- Genre: Drama
- Created by: Janette Bertrand
- Written by: Janette Bertrand
- Directed by: Pierre Gagnon (23 Eps.) Nicole Faucher (12 Eps.) André David (10 Eps.) Louis Choquette (7 Eps.)
- Theme music composer: François Guy
- Country of origin: Canada
- Original language: French
- No. of seasons: 11
- No. of episodes: 52

Production
- Production locations: Montreal, Quebec, Canada

Original release
- Network: Radio-Québec
- Release: February 19, 1986 – March 22, 1996

= Avec un grand A =

Avec un grand A is a French-Canadian drama television series comprising 52 episodes which aired from February 19, 1986 to March 22, 1996 on Télé-Québec. Created and written by Janette Bertrand, the series dealt with issues impacting romance and/or relationships, with each episode tackling a different subject and featuring different characters and situations.
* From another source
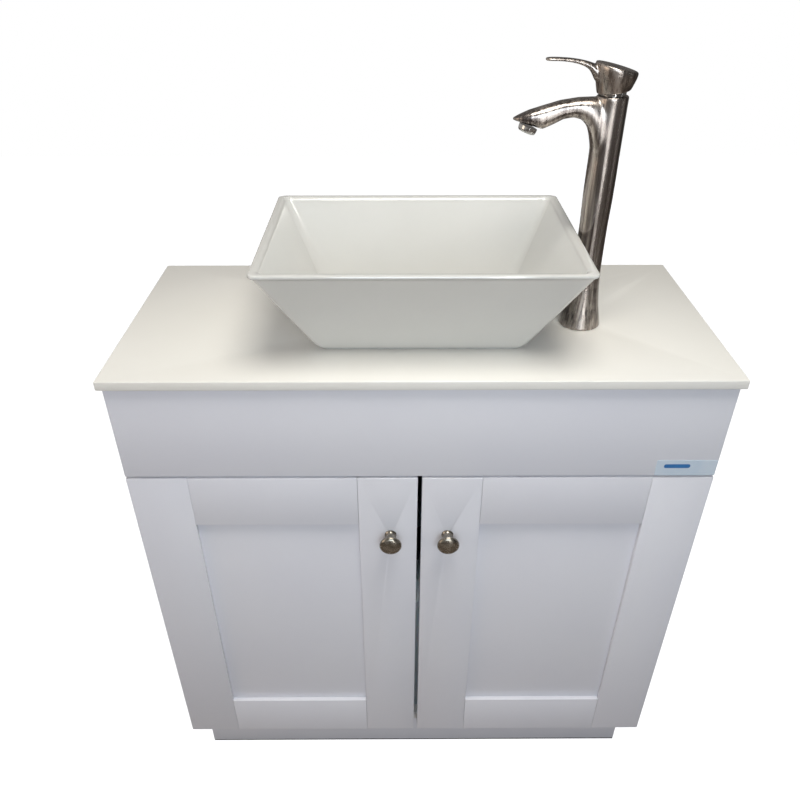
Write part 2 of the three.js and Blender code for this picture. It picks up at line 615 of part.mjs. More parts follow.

Some notable subjects included being closeted and married, prostitution, illness, rape, domestic violence and suicide.

Although not its official title, the series is sometimes referred to as L'amour avec un grand A (Love With a Capital "L") because the series' DVD set released in 2005, featuring ten episodes, had that title on the box. It is also the title of the series' theme song, sung by Ginette Reno.